Optimism among respondents in electrical power has dipped from 87% to 76%, while renewables have experienced a similar downward trend, from 87% to 78%. This decline mirrors a broader shift in industry growth expectations and organisational confidence, with rising costs and supply chain disruptions pose significant hurdles to project viability and the pace of energy transition. Notably, the electric power industry faces a pronounced shortage of skilled talent, hindering progress in energy transition and digital initiatives. Meanwhile, renewables grapple with regulatory hurdles and intensifying market competition.

There has also been a fall in optimism about organisational decarbonisation targets among survey respondents, with the majority (62%) believing that financial costs are the greatest barrier to reaching the goals of the Paris Agreement.

“The price of carbon is still too low globally, and the political difficulty of having energy consumers face the cost of carbon in their everyday decisions is one of the reasons why the energy transition will move slower than many people hope,” said Eirik Wærness, Senior Vice President and Chief Economist, Head of Global External Analysis at Equinor. “So carbon border adjustment mechanisms are needed to encourage every government around the world to put a price on carbon. That is easier said than done, particularly in emerging market democracies, where there are so many urgent priorities.”

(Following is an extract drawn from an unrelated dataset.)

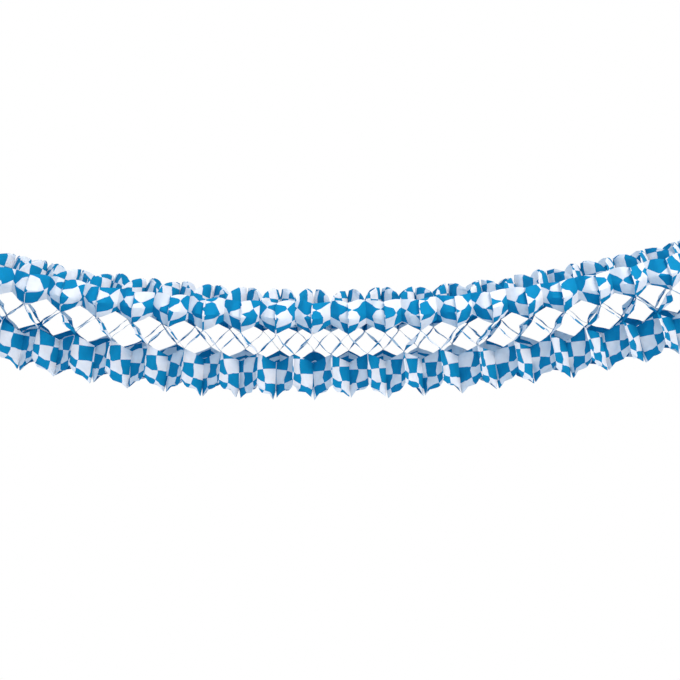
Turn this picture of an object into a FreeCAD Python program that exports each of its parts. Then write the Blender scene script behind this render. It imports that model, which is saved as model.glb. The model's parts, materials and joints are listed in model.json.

On a brighter note, the oil and gas sector has undergone a resurgence in confidence, rising from 58% in 2022 to 68% in 2024. This recovery reflects the industry's pivotal role in meeting global energy demand while navigating the transition to cleaner fuels. Established oil and gas companies have also gained from branching out into decarbonisation and renewable energy.

Arnaud Le Foll, Senior Vice President New business, Carbon neutrality at TotalEnergies Exploration and Production, said: “The price of power on any given day can be quite erratic, which is part of why we have kept to our vision of integrated businesses. It's through integration that we have remained strong through the cycles in oil and gas, and we think it will be similarly important in our electricity business.”